The carbon platform: light and stiff
Weight and stiffness are the foundation, and they are distinct problems. At 3,250 kg on an 11.10 m waterline the boat carries a displacement-to-length ratio of about 66 — anything under roughly 100 is ultralight, and 66 is firmly in the planing-dinghy-scaled-up bracket. That low mass raises power-to-weight so the boat accelerates hard out of tacks, gybes and lulls and climbs onto the plane early. But mass is only half the story. The hull is an epoxy-infused carbon skin over a foam core precisely because carbon's high specific modulus lets the structure be light and stiff at once, and stiffness is what lets the platform actually use the loads the rig and keel feed into it.

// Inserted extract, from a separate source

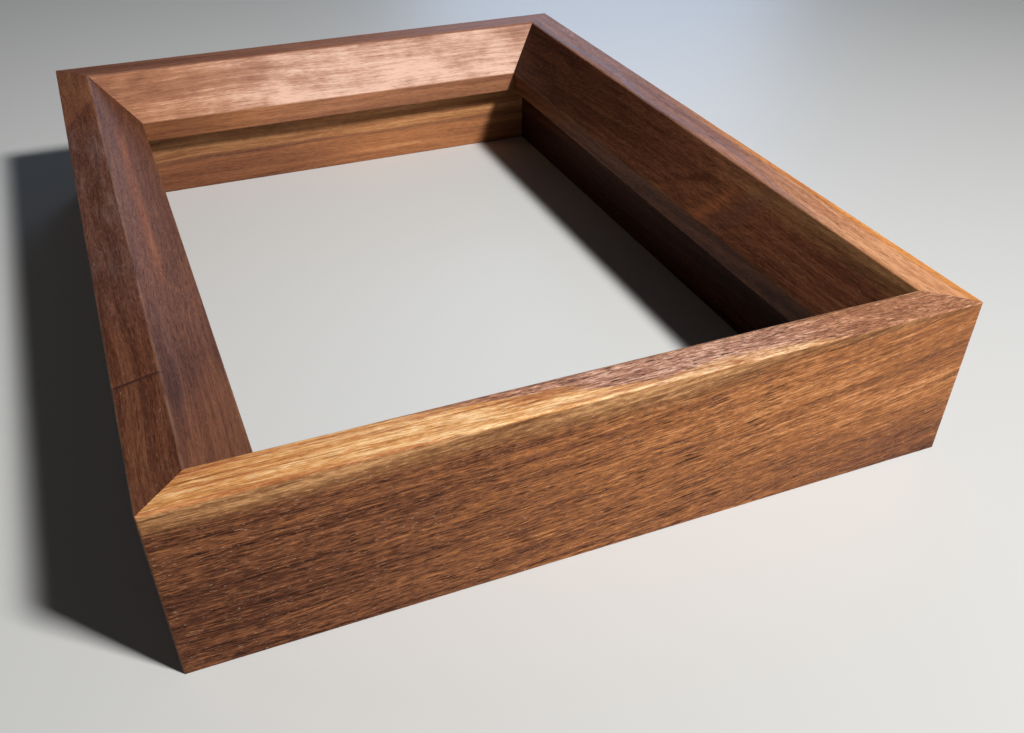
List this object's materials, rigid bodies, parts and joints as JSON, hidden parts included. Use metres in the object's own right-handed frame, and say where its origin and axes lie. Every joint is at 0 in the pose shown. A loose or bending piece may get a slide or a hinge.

Treat it as a load-path problem. Forestay tension, shroud loads, the canting keel's righting moment and sail drive all pass through the hull shell and its internal ring frame and keel-box structure. In a soft platform a fraction of that energy is spent twisting and flexing the structure — motion that never reaches the water as forward drive, and worse, that moves the rig geometry around as loads change so the sail shape you tuned in flat water disappears in a gust. A stiff hull holds its shape under load, so the same inputs translate into drive and into repeatable, predictable trim. This is why weight and stiffness in race-boat design are treated as a single objective: shaving kilograms only pays if what remains is stiff enough to convert the boat's power into speed. See weight and stiffness in race-boat design and carbon construction and why it matters for the laminate engineering behind this.

The canting keel: righting moment without the ballast penalty
The canting keel is the boat's central mechanism, and the physics is simple lever arithmetic. Righting moment is force times distance: RM = W × GZ, where W is the ballast weight and GZ is the horizontal distance from the boat's centre of gravity that the ballast acts through. A conventional fixed keel hangs its bulb straight down, so at rest the ballast contributes almost nothing to righting moment and only develops GZ as the whole boat heels. To add stability you add lead, which adds displacement and slows the boat — the trade-off a canting keel is designed to break.
Publicly the Melges 40 keel is a 3.4 m carbon fin (around 100 kg) carrying an 1,100 kg lead bulb, canting up to 45° each side — verify all three against class documentation. Swing that bulb to 45° and its centre of gravity shifts to windward by roughly the fin length times sin 45°, on the order of 2.4 m. Run the numbers: 1,100 kg acting through ~2.4 m is about 2,600 kgf·m — call it 26 kN·m — of added righting moment from the keel alone. For scale, the full crew (public max crew weight ~750 kg) hiking at roughly 1.7 m from centreline contributes only about 1,275 kgf·m. So the canted bulb is worth on the order of twice the entire crew on the rail. Those lever arms are approximate — the bulb's true CG height and the pivot geometry are boat-specific and must be verified — but the order of magnitude is the whole point.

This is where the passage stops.